Full machine runs¶
No full machine runs in July, August and December
There will be no large-scale runs during July, August and December due to the difficulty to schedule such large scale runs with reduced personnel during the holiday seasons.
We provide the opportunity to perform runs on the entirety of LUMI the last Sunday every month (subject to change over time). This can either be all the CPU nodes, all GPU nodes or even a combination of CPU and GPU nodes if needed. For these runs, we can make changes to queue policies as needed. The slot we provide is at most 6 hours, but can be shorter if you either do not need the full 6h or there are a lot of other users that have requested time for the same day.
Provide at most a 1-page description of what you are intending to do with the full-machine access (see template below). Do not request access before you have the code and cases well-prepared, as the time slot is fixed and cannot be moved.

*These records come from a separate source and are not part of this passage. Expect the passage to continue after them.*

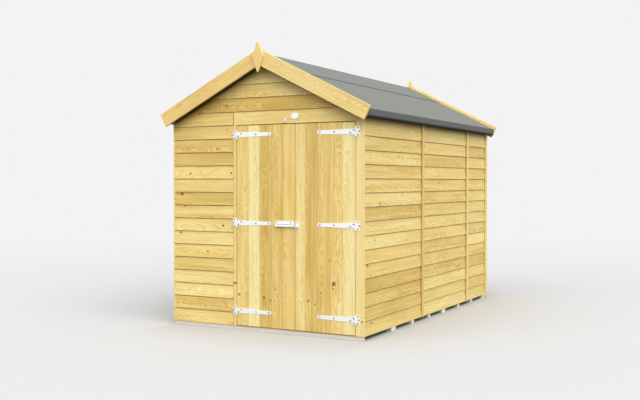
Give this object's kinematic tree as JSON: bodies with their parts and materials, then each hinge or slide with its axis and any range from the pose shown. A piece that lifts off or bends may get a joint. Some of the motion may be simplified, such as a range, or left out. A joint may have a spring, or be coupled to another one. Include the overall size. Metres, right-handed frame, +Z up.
{
  "type": "apex garden shed",
  "caption": "Overlap-clad timber garden shed with an apex felt roof, double doors on tee hinges, a pad bolt and a turn button, standing on timber bearers.",
  "frame": {"origin": "on the ground, below the centre of the shed", "axes": "+Z up, +Y from the doors to the rear wall along the ridge, +X to the right seen from the doors"},
  "size_m": [2.006, 3.21, 2.3801],
  "materials": {
    "cladding": "rough-sawn treated pine",
    "door_boards": "planed treated pine",
    "trim": "planed treated pine",
    "framing": "rough-sawn treated pine",
    "floor_boards": "planed treated pine",
    "bearers": "rough-sawn treated pine",
    "roofing_felt": "mineral felt",
    "galvanised": "bright zinc"
  },
  "bodies": {
    "root": {"front_wall_left": "cladding", "front_header": "cladding", "front_gable": "cladding", "rear_wall": "cladding", "rear_gable": "cladding", "left_wall_front": "cladding", "left_wall_middle": "cladding", "left_wall_rear": "cladding", "right_wall_front": "cladding", "right_wall_middle": "cladding", "right_wall_rear": "cladding", "corner_trims": "trim", "wall_cover_strips": "trim", "door_posts": "trim", "front_barge_left": "trim", "front_barge_right": "trim", "rear_barge_left": "trim", "rear_barge_right": "trim", "finials": "trim", "side_wall_rails": "framing", "side_wall_studs": "framing", "end_wall_rails": "framing", "end_wall_framing": "framing", "roof_framing": "framing", "roof_boards_left": "framing", "roof_boards_right": "framing", "floor_front": "floor_boards", "floor_middle": "floor_boards", "floor_rear": "floor_boards", "floor_bearers": "bearers", "front_skirt_board": "bearers", "roof_felt_left": "roofing_felt", "roof_felt_right": "roofing_felt", "ridge_felt": "roofing_felt", "hinge_plates": "galvanised", "turn_button_screw": "galvanised", "tally_plate": "galvanised"},
    "left_door": {"left_door_leaf": "door_boards", "left_door_ledges": "framing", "left_door_straps": "galvanised", "bolt_plate": "galvanised"},
    "right_door": {"right_door_leaf": "door_boards", "right_door_ledges": "framing", "right_door_straps": "galvanised", "bolt_keeper": "galvanised"},
    "bolt_bar": {"bolt_bar": "galvanised"},
    "turn_button": {"turn_button": "galvanised"}
  },
  "joints": [
    {"name": "left_door", "type": "hinge", "parent": "root", "child": "left_door", "pos_m": [-0.268, -1.514, 0.895], "axis": [0, 0, -1], "range_deg": [0, 165]},
    {"name": "right_door", "type": "hinge", "parent": "root", "child": "right_door", "pos_m": [0.84, -1.514, 0.895], "axis": [0, 0, 1], "range_deg": [0, 165]},
    {"name": "bolt_slide", "type": "slide", "parent": "left_door", "child": "bolt_bar", "axis": [1, 0, 0], "range_m": [0, 0.04]},
    {"name": "turn_button", "type": "hinge", "parent": "root", "child": "turn_button", "pos_m": [0.208, -1.5155, 1.725], "axis": [0, 1, 0], "continuous": true}
  ]
}
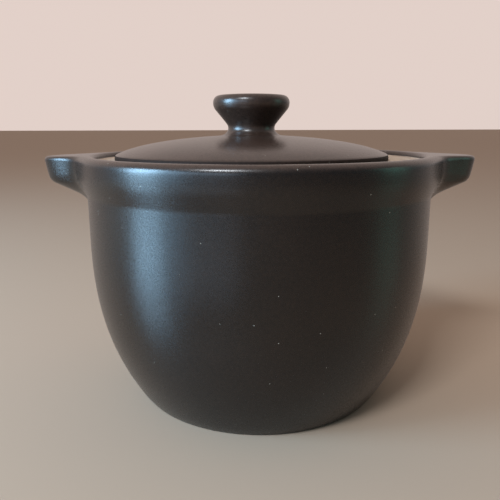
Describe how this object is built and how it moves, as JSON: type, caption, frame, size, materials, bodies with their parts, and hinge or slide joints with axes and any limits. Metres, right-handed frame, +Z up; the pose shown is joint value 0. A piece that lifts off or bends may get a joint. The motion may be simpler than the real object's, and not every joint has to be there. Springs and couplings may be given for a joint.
{
  "type": "casserole pot",
  "caption": "Deep round-bellied stoneware casserole with solid lug handles at its rim and a shallow domed lid, with a flared knob, that rests on a sunken seat.",
  "frame": {"origin": "on the pot's axis, in the plane that its foot ring stands on", "axes": "+X along the line through both lugs, +Z up the pot's axis"},
  "size_m": [0.2648, 0.2122, 0.1841],
  "materials": {
    "glaze": "dark brown-black satin glaze on fired stoneware"
  },
  "bodies": {
    "root": {"pot": "glaze", "lid": "glaze"}
  },
  "joints": []
}
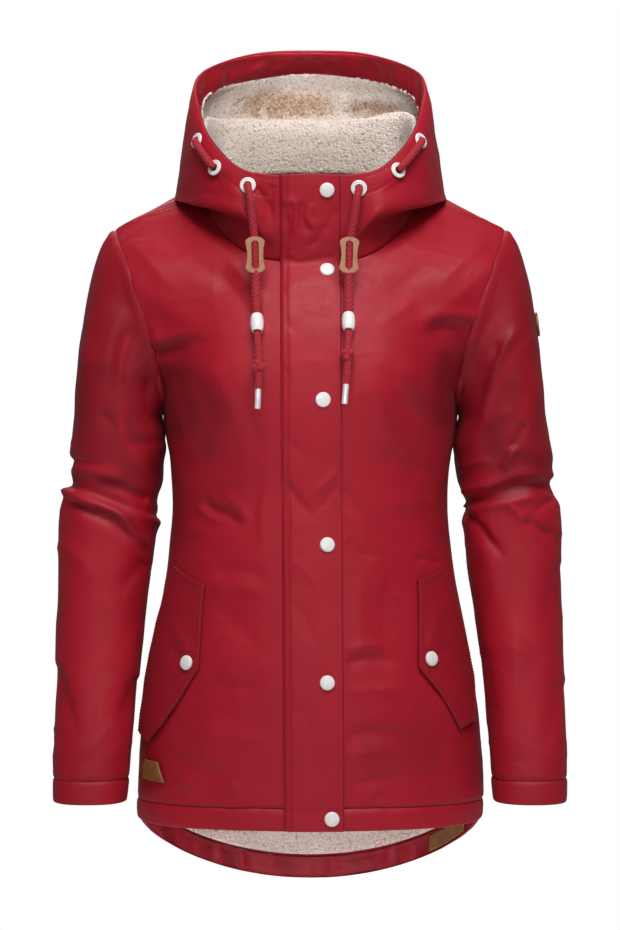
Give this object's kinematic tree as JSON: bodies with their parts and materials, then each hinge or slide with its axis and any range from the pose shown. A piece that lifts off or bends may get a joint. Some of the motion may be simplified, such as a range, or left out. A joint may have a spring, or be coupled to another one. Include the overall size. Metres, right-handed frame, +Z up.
{
  "type": "raincoat",
  "caption": "Woman's hooded raincoat filled out with no wearer: pile-lined hood with drawcords, snap placket, slanted pocket flaps and a dropped back hem.",
  "frame": {"origin": "base of the wearer's neck, midway between the neck ends of the shoulder seams, where the garment is held", "axes": "+Z up, -Y to the wearer's front, +X to the wearer's left"},
  "size_m": [0.5484, 0.3115, 0.9232],
  "materials": {
    "shell": "red polyurethane-coated cloth, satin sheen",
    "pile": "cream sherpa pile",
    "leather": "brown, bare",
    "tan_leather": "tan, cut edges",
    "white_metal": "off-white lacquer",
    "cord": "braided, red",
    "white_plastic": "white"
  },
  "bodies": {
    "root": {"front_left": "shell", "front_right": "shell", "back_left": "shell", "back_right": "shell", "hem_front_left": "shell", "hem_front_right": "shell", "hem_back": "shell", "sleeve_left": "shell", "sleeve_right": "shell", "cuff_left": "shell", "cuff_right": "shell", "hood_left": "shell", "hood_right": "shell", "hood_centre": "shell", "hood_facing": "shell", "placket": "shell", "flap_right": "shell", "flap_left": "shell", "hood_lining": "pile", "back_lining": "pile", "label_hem_front": "leather", "label_hem_back": "leather", "label_sleeve": "leather", "stopper_right": "tan_leather", "stopper_left": "tan_leather", "snap_1": "white_metal", "snap_2": "white_metal", "snap_3": "white_metal", "snap_4": "white_metal", "snap_5": "white_metal", "snap_6": "white_metal", "snap_pocket_right": "white_metal", "snap_pocket_left": "white_metal", "eyelet_right_low": "white_metal", "eyelet_right_mid": "white_metal", "eyelet_right_top": "white_metal", "eyelet_left_low": "white_metal", "eyelet_left_mid": "white_metal", "eyelet_left_top": "white_metal", "cord_right": "cord", "cord_left": "cord", "cord_bridge_right": "cord", "cord_bridge_left": "cord", "knot_right": "cord", "knot_left": "cord", "bead_right": "white_plastic", "bead_left": "white_plastic", "tip_right": "white_plastic", "tip_left": "white_plastic"}
  },
  "joints": []
}
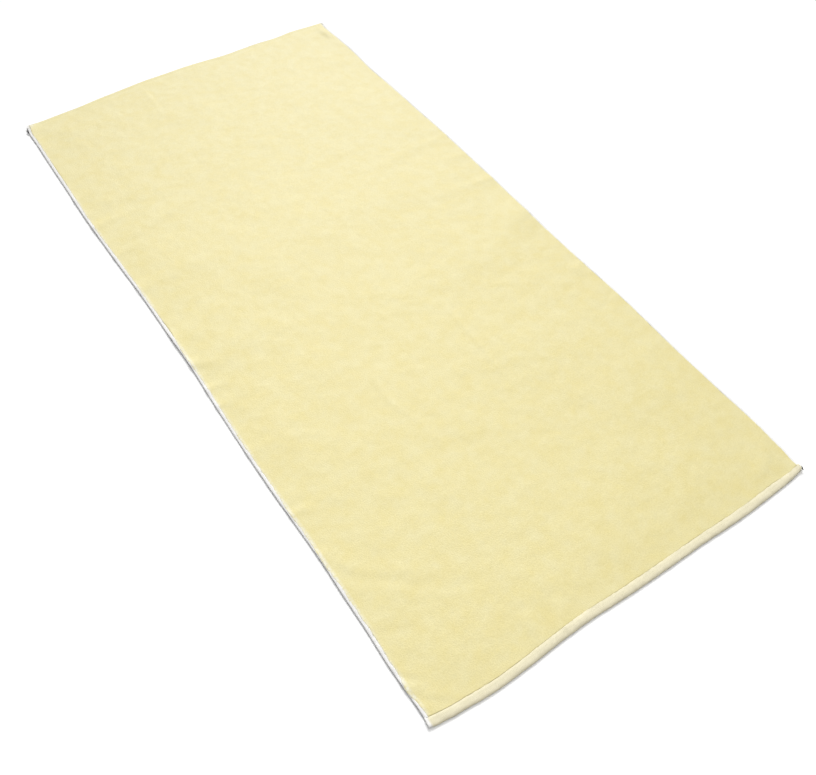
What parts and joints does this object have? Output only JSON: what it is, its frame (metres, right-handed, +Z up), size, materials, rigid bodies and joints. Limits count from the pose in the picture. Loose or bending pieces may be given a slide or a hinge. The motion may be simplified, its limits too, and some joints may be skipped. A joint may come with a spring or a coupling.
{
  "type": "beach towel",
  "caption": "Flat rectangular terry beach towel with a sheared pale-yellow face, white looped back, flat-woven long edges and stitched, double-turned end hems, the near one bare and the far one under the pile.",
  "frame": {"origin": "on the surface the towel lies on, under the middle of the towel", "axes": "+X across the width, +Y along the length away from the near hem, +Z up out of the yellow face"},
  "size_m": [0.74, 1.524, 0.0043],
  "materials": {
    "face_velour": "matte sheared cotton pile, pale yellow",
    "ground_weave": "matte plain-woven cotton, off-white",
    "back_loops": "matte looped cotton pile, white",
    "selvedge_weave": "matte flat-woven cotton, white",
    "hem_cloth": "matte flat-woven ribbed cotton, pale cream yellow",
    "sewing_thread": "twisted polyester thread, low sheen, beige yellow"
  },
  "bodies": {
    "root": {"face_pile": "face_velour", "ground_cloth": "ground_weave", "back_pile": "back_loops", "left_selvedge": "selvedge_weave", "right_selvedge": "selvedge_weave", "near_hem": "hem_cloth", "near_hem_needle_thread": "sewing_thread", "near_hem_bobbin_thread": "sewing_thread", "far_hem": "hem_cloth", "far_hem_needle_thread": "sewing_thread", "far_hem_bobbin_thread": "sewing_thread"}
  },
  "joints": []
}
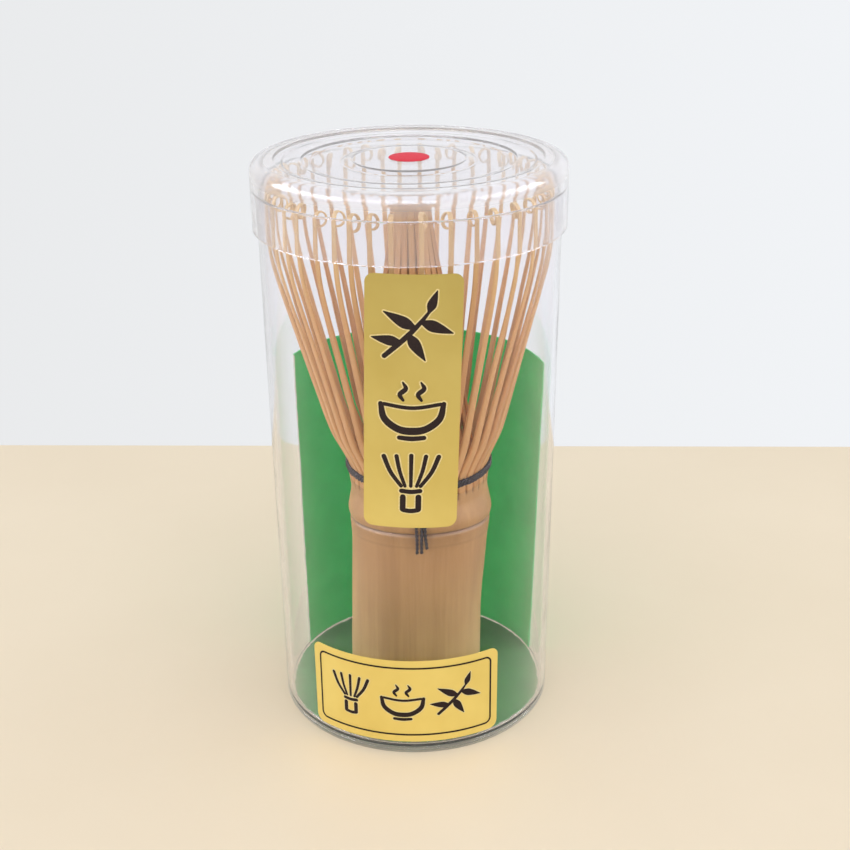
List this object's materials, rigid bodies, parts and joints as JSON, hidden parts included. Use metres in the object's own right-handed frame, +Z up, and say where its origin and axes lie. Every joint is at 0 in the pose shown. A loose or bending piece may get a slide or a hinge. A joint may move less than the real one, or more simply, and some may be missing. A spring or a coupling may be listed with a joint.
{
  "type": "bamboo tea whisk in clear case",
  "caption": "Bamboo tea whisk with curled split tines and a thread binding, standing in a clear round case with a push-on lid, green backing card and plain gold labels.",
  "frame": {"origin": "middle of the case's foot, on the surface that it stands on", "axes": "+Z up along the case's axis; -Y is the front, where the labels are; +X is to the right seen from the front"},
  "size_m": [0.068, 0.068, 0.1304],
  "materials": {
    "clear_plastic": "clear polished moulding",
    "gold_foil": "satin gold foil with dark print",
    "red_paper": "matt red sticker",
    "green_card": "matt fibrous card",
    "bamboo_culm": "smooth bamboo skin",
    "bamboo_tine": "split and shaved bamboo",
    "bamboo_inner": "split and shaved bamboo, darker pith side",
    "dark_thread": "waxed cotton thread"
  },
  "bodies": {
    "case": {"case_body": "clear_plastic", "tall_label": "gold_foil", "wide_label": "gold_foil", "green_base_disc": "green_card"},
    "card": {"green_card": "green_card"},
    "whisk": {"whisk_handle": "bamboo_culm", "binding_thread": "dark_thread", "thread_tails": "dark_thread", "inner_tines_rim": "bamboo_inner", "inner_tines_middle": "bamboo_inner", "inner_tines_core": "bamboo_inner", "outer_tine_01": "bamboo_tine", "outer_tine_02": "bamboo_tine", "outer_tine_03": "bamboo_tine", "outer_tine_04": "bamboo_tine", "outer_tine_05": "bamboo_tine", "outer_tine_06": "bamboo_tine", "outer_tine_07": "bamboo_tine", "outer_tine_08": "bamboo_tine", "outer_tine_09": "bamboo_tine", "outer_tine_10": "bamboo_tine", "outer_tine_11": "bamboo_tine", "outer_tine_12": "bamboo_tine", "outer_tine_13": "bamboo_tine", "outer_tine_14": "bamboo_tine", "outer_tine_15": "bamboo_tine", "outer_tine_16": "bamboo_tine", "outer_tine_17": "bamboo_tine", "outer_tine_18": "bamboo_tine", "outer_tine_19": "bamboo_tine", "outer_tine_20": "bamboo_tine", "outer_tine_21": "bamboo_tine", "outer_tine_22": "bamboo_tine", "outer_tine_23": "bamboo_tine", "outer_tine_24": "bamboo_tine", "outer_tine_25": "bamboo_tine", "outer_tine_26": "bamboo_tine", "outer_tine_27": "bamboo_tine", "outer_tine_28": "bamboo_tine", "outer_tine_29": "bamboo_tine", "outer_tine_30": "bamboo_tine", "outer_tine_31": "bamboo_tine", "outer_tine_32": "bamboo_tine", "outer_tine_33": "bamboo_tine", "outer_tine_34": "bamboo_tine", "outer_tine_35": "bamboo_tine", "outer_tine_36": "bamboo_tine", "outer_tine_37": "bamboo_tine", "outer_tine_38": "bamboo_tine", "outer_tine_39": "bamboo_tine", "outer_tine_40": "bamboo_tine", "outer_tine_41": "bamboo_tine", "outer_tine_42": "bamboo_tine", "outer_tine_43": "bamboo_tine", "outer_tine_44": "bamboo_tine"},
    "lid": {"case_lid": "clear_plastic", "red_dot_sticker": "red_paper"}
  },
  "joints": [
    {"name": "card_lift", "type": "slide", "parent": "case", "child": "card", "axis": [0, 0, 1], "range_m": [0, 0.13]},
    {"name": "whisk_lift", "type": "slide", "parent": "card", "child": "whisk", "axis": [0, 0, 1], "range_m": [0, 0.14]},
    {"name": "lid_lift", "type": "slide", "parent": "whisk", "child": "lid", "axis": [0, 0, 1], "range_m": [0, 0.06]}
  ]
}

The deadline for the application is the Wednesday 11 days before the last Sunday every month, and acceptance notifications will be sent out on the Monday of the run week. Resource usage for any runs during this window will be billed as usual, so make sure you have enough resources to complete any runs planned. The applications are submitted via the LUMI helpdesk through the general contact form, as the "large-scale runs" category.
How to structure your proposal¶
- Project information: project number and who will be performing the runs. Provide direct contact details to everyone involved.
- Describe use case: code(s) that will be used, what are you trying to achieve.
- Requested resources: describe the resources needed in enough detail so that we can make any changes needed to the queue system etc. what nodes, how many nodes, how many jobs running/queuing at the same time, size and length of jobs, any other special considerations.
- Your preparations: Describe what preparations you have done for the runs. The idea here is to convince us that you are actually ready to utilize the time slot. For scaling runs we require at least one run with the code at the partition limits, so the largest run you can get through in normal production use. For workflows, we require at least a description of how they will fill the requested resources and how they will efficiently use them and achieve something that cannot be done in the normal production queues. As well as evidence that you already have it running on LUMI.
Post runs¶
We also require that you provide a short and simple summary of the runs you did after you completed them, along with any issues you encountered.